Required work:
Verbatim output of all the material below is required.
Start
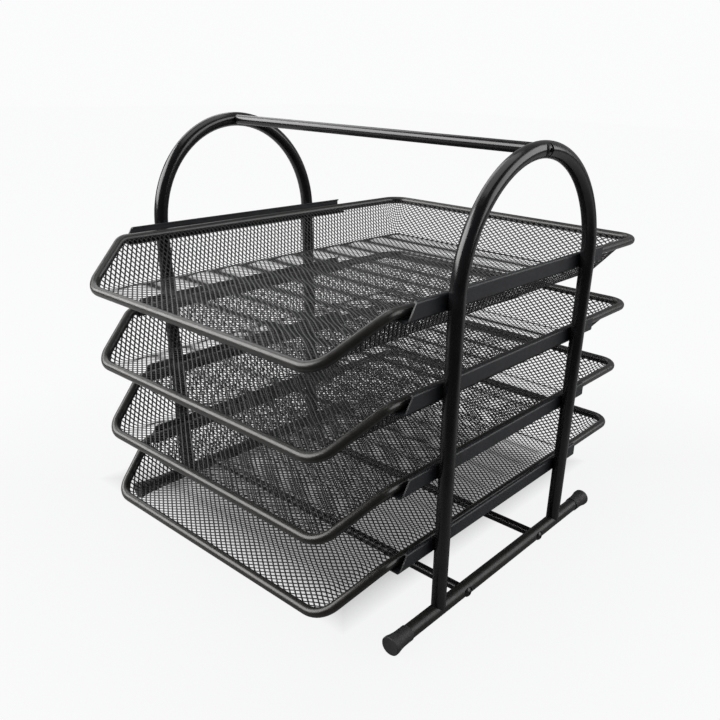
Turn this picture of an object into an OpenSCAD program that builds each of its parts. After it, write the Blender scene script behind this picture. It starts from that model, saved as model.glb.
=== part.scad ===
// Four sliding mesh letter trays in a tubular steel stand with a carrying bar.
// Millimetres. +X is right, +Y is back, +Z is up. The origin is on the floor,
// under the middle of the trays. The stand sits a little forward of the trays.

/* [Side frames] */
// Distance between the middle planes of the two side frames
frame_span = 288; // [284:1:300]
// How far the stand's middle plane lies in front of the trays' middle
frame_forward = 15; // [10:1:20]
// Outer diameter of the arched tube
arch_d = 10.3; // [10:0.1:11]
// Distance between the centre lines of an arch's two legs
leg_span = 154; // [150:1:158]
// Height of the arch's centre line at its top
arch_top = 300.3; // [296:0.1:306]
// Wall of the arched tube and of the foot tube
tube_wall = 1; // [0.8:0.1:1.2]

/* [Feet] */
// Outer diameter of the foot tube
foot_d = 10.4; // [10:0.1:11]
// Height of the foot tube's centre line
foot_axis_z = 6.7; // [6.6:0.1:6.8]
// Length of a foot from cap to cap
foot_length = 255; // [250:1:260]
// Largest diameter of a foot cap
cap_d = 13.8; // [13.6:0.1:14]
// Outer diameter of a foot cap's sleeve
cap_sleeve_d = 11.5; // [11.4:0.1:12]
// Length of a foot cap
cap_length = 18; // [16:1:20]

/* [Cross bars] */
// Outer diameter of the handle bar and of the two floor bars
bar_d = 7; // [6.8:0.1:7.2]
// Wall of these bars
bar_wall = 0.9; // [0.8:0.1:1]
// Distance between the two floor bars
floor_bar_span = 97; // [90:1:100]
// Length of the threaded plug in each bar end
plug_length = 14; // [12:1:16]

/* [Screws] */
// Diameter of the screw shank
screw_d = 3.5; // [3.4:0.1:3.6]
// Diameter of the domed screw head
head_d = 7; // [6.6:0.1:7.2]
// Height of the domed screw head
head_h = 2.6; // [2.4:0.1:2.8]
// Depth of the hexagon socket in the head
socket_depth = 1.4; // [1.2:0.1:1.5]
// Width across the socket's corners
socket_d = 3; // [2.6:0.1:3.2]
// How deep the arch is pressed flat under a screw head
arch_dent = 1.8; // [1.6:0.1:2]
// How deep the foot tube is pressed flat under a screw head
foot_dent = 1; // [0.8:0.1:1.2]
// How deep a tube is pressed flat where a cross bar's end seats
seat_dent = 0.6; // [0.5:0.1:0.7]
// Diameter of the flat pressed under a screw head
dent_d = 8.6; // [8.4:0.1:9]

/* [Rails] */
// Height from one tray to the next
tray_pitch = 54.7; // [52:0.1:55]
// Thickness of the rail's sheet
rail_sheet = 1; // [0.9:0.1:1.1]
// Width of the ledge that the tray runs on
rail_ledge = 10; // [9:0.1:10.5]
// Width of the folded lip on top
rail_lip = 2.3; // [2:0.1:2.6]
// Height of the rail's web
rail_height = 10.95; // [10.5:0.05:11.5]
// Outer bend radius of the rail's folds
rail_bend = 1.5; // [1.4:0.1:1.8]
// From the stand's middle plane to the ledge's front end
rail_front = 114.5; // [112:0.5:116]
// From the stand's middle plane to the web's front end, at its foot
rail_web_front = 112.5; // [110:0.5:114]
// How far the web's front end slopes back towards its top
rail_slope = 6.5; // [5:0.5:8]
// From the stand's middle plane to the rail's rear end
rail_back = 111; // [108:0.5:114]

/* [Trays] */
// Outer diameter of the tray's rim tube
rim_d = 6.6; // [6.4:0.1:6.8]
// Wall of the rim tube
rim_wall = 0.8; // [0.7:0.1:1]
// Distance between the centre lines of the rim's two sides
rim_width = 262; // [258:1:264]
// Distance between the centre lines of the front and back rims
rim_length = 347; // [340:1:352]
// Distance between the sides where they reach the low front rim
front_width = 225; // [220:1:230]
// How far the rim drops from its sides to its front
front_drop = 26; // [24:0.5:28]
// Length along the tray over which the rim drops
front_run = 38.5; // [36:0.5:42]
// Height of the top tray's rim
top_rim_z = 221.4; // [218:0.1:224]
// Bend radius of the rim's back corners
back_bend = 15; // [14:1:18]
// Bend radius where the sides begin to drop
drop_bend = 12; // [10:1:14]
// Bend radius of the rim's front corners
front_bend = 18; // [16:1:19]
// How much the back wall leans inward from rim to floor
back_lean = 24; // [22:1:26]
// How far the floor lies below the front rim's centre line
floor_below = 1; // [0.5:0.1:1.5]
// Thickness of the sheet that stands for the expanded mesh
mesh_sheet = 0.5; // [0.4:0.1:0.8]
// Gap between the rim and the ledge it runs on
slide_gap = 0.25; // [0.2:0.05:0.4]
// Number of ribs pressed into the tray's floor
rib_count = 10; // [6:1:11]
// Distance from one rib to the next
rib_step = 28.3; // [26:0.1:30]
// Height of a rib above the floor
rib_height = 2.2; // [1.5:0.1:3]
// Openings across the floor and the back wall, for the mesh
hole_columns = 12; // [8:1:12]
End
In response:
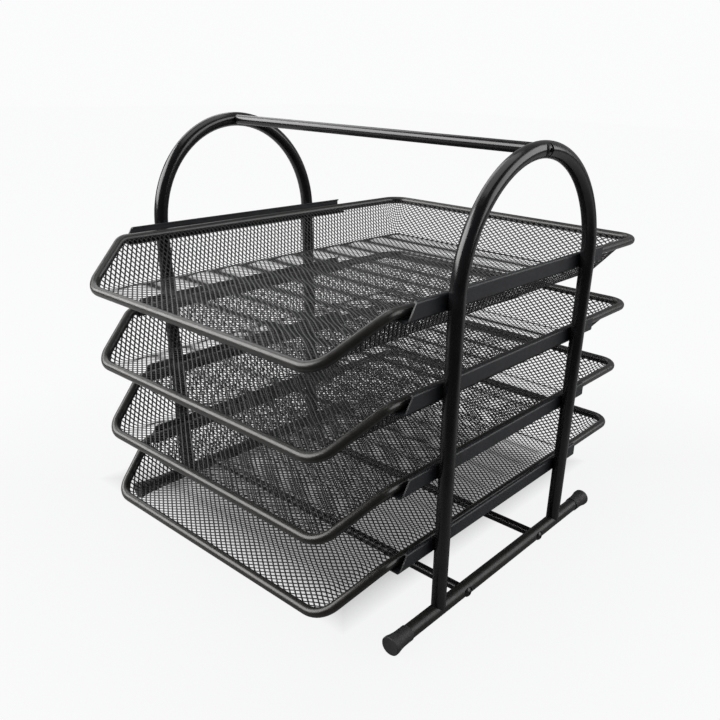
Turn this picture of an object into an OpenSCAD program that builds each of its parts. After it, write the Blender scene script behind this picture. It starts from that model, saved as model.glb.
=== part.scad ===
// Four sliding mesh letter trays in a tubular steel stand with a carrying bar.
// Millimetres. +X is right, +Y is back, +Z is up. The origin is on the floor,
// under the middle of the trays. The stand sits a little forward of the trays.

/* [Side frames] */
// Distance between the middle planes of the two side frames
frame_span = 288; // [284:1:300]
// How far the stand's middle plane lies in front of the trays' middle
frame_forward = 15; // [10:1:20]
// Outer diameter of the arched tube
arch_d = 10.3; // [10:0.1:11]
// Distance between the centre lines of an arch's two legs
leg_span = 154; // [150:1:158]
// Height of the arch's centre line at its top
arch_top = 300.3; // [296:0.1:306]
// Wall of the arched tube and of the foot tube
tube_wall = 1; // [0.8:0.1:1.2]

/* [Feet] */
// Outer diameter of the foot tube
foot_d = 10.4; // [10:0.1:11]
// Height of the foot tube's centre line
foot_axis_z = 6.7; // [6.6:0.1:6.8]
// Length of a foot from cap to cap
foot_length = 255; // [250:1:260]
// Largest diameter of a foot cap
cap_d = 13.8; // [13.6:0.1:14]
// Outer diameter of a foot cap's sleeve
cap_sleeve_d = 11.5; // [11.4:0.1:12]
// Length of a foot cap
cap_length = 18; // [16:1:20]

/* [Cross bars] */
// Outer diameter of the handle bar and of the two floor bars
bar_d = 7; // [6.8:0.1:7.2]
// Wall of these bars
bar_wall = 0.9; // [0.8:0.1:1]
// Distance between the two floor bars
floor_bar_span = 97; // [90:1:100]
// Length of the threaded plug in each bar end
plug_length = 14; // [12:1:16]

/* [Screws] */
// Diameter of the screw shank
screw_d = 3.5; // [3.4:0.1:3.6]
// Diameter of the domed screw head
head_d = 7; // [6.6:0.1:7.2]
// Height of the domed screw head
head_h = 2.6; // [2.4:0.1:2.8]
// Depth of the hexagon socket in the head
socket_depth = 1.4; // [1.2:0.1:1.5]
// Width across the socket's corners
socket_d = 3; // [2.6:0.1:3.2]
// How deep the arch is pressed flat under a screw head
arch_dent = 1.8; // [1.6:0.1:2]
// How deep the foot tube is pressed flat under a screw head
foot_dent = 1; // [0.8:0.1:1.2]
// How deep a tube is pressed flat where a cross bar's end seats
seat_dent = 0.6; // [0.5:0.1:0.7]
// Diameter of the flat pressed under a screw head
dent_d = 8.6; // [8.4:0.1:9]

/* [Rails] */
// Height from one tray to the next
tray_pitch = 54.7; // [52:0.1:55]
// Thickness of the rail's sheet
rail_sheet = 1; // [0.9:0.1:1.1]
// Width of the ledge that the tray runs on
rail_ledge = 10; // [9:0.1:10.5]
// Width of the folded lip on top
rail_lip = 2.3; // [2:0.1:2.6]
// Height of the rail's web
rail_height = 10.95; // [10.5:0.05:11.5]
// Outer bend radius of the rail's folds
rail_bend = 1.5; // [1.4:0.1:1.8]
// From the stand's middle plane to the ledge's front end
rail_front = 114.5; // [112:0.5:116]
// From the stand's middle plane to the web's front end, at its foot
rail_web_front = 112.5; // [110:0.5:114]
// How far the web's front end slopes back towards its top
rail_slope = 6.5; // [5:0.5:8]
// From the stand's middle plane to the rail's rear end
rail_back = 111; // [108:0.5:114]

/* [Trays] */
// Outer diameter of the tray's rim tube
rim_d = 6.6; // [6.4:0.1:6.8]
// Wall of the rim tube
rim_wall = 0.8; // [0.7:0.1:1]
// Distance between the centre lines of the rim's two sides
rim_width = 262; // [258:1:264]
// Distance between the centre lines of the front and back rims
rim_length = 347; // [340:1:352]
// Distance between the sides where they reach the low front rim
front_width = 225; // [220:1:230]
// How far the rim drops from its sides to its front
front_drop = 26; // [24:0.5:28]
// Length along the tray over which the rim drops
front_run = 38.5; // [36:0.5:42]
// Height of the top tray's rim
top_rim_z = 221.4; // [218:0.1:224]
// Bend radius of the rim's back corners
back_bend = 15; // [14:1:18]
// Bend radius where the sides begin to drop
drop_bend = 12; // [10:1:14]
// Bend radius of the rim's front corners
front_bend = 18; // [16:1:19]
// How much the back wall leans inward from rim to floor
back_lean = 24; // [22:1:26]
// How far the floor lies below the front rim's centre line
floor_below = 1; // [0.5:0.1:1.5]
// Thickness of the sheet that stands for the expanded mesh
mesh_sheet = 0.5; // [0.4:0.1:0.8]
// Gap between the rim and the ledge it runs on
slide_gap = 0.25; // [0.2:0.05:0.4]
// Number of ribs pressed into the tray's floor
rib_count = 10; // [6:1:11]
// Distance from one rib to the next
rib_step = 28.3; // [26:0.1:30]
// Height of a rib above the floor
rib_height = 2.2; // [1.5:0.1:3]
// Openings across the floor and the back wall, for the mesh
hole_columns = 12; // [8:1:12]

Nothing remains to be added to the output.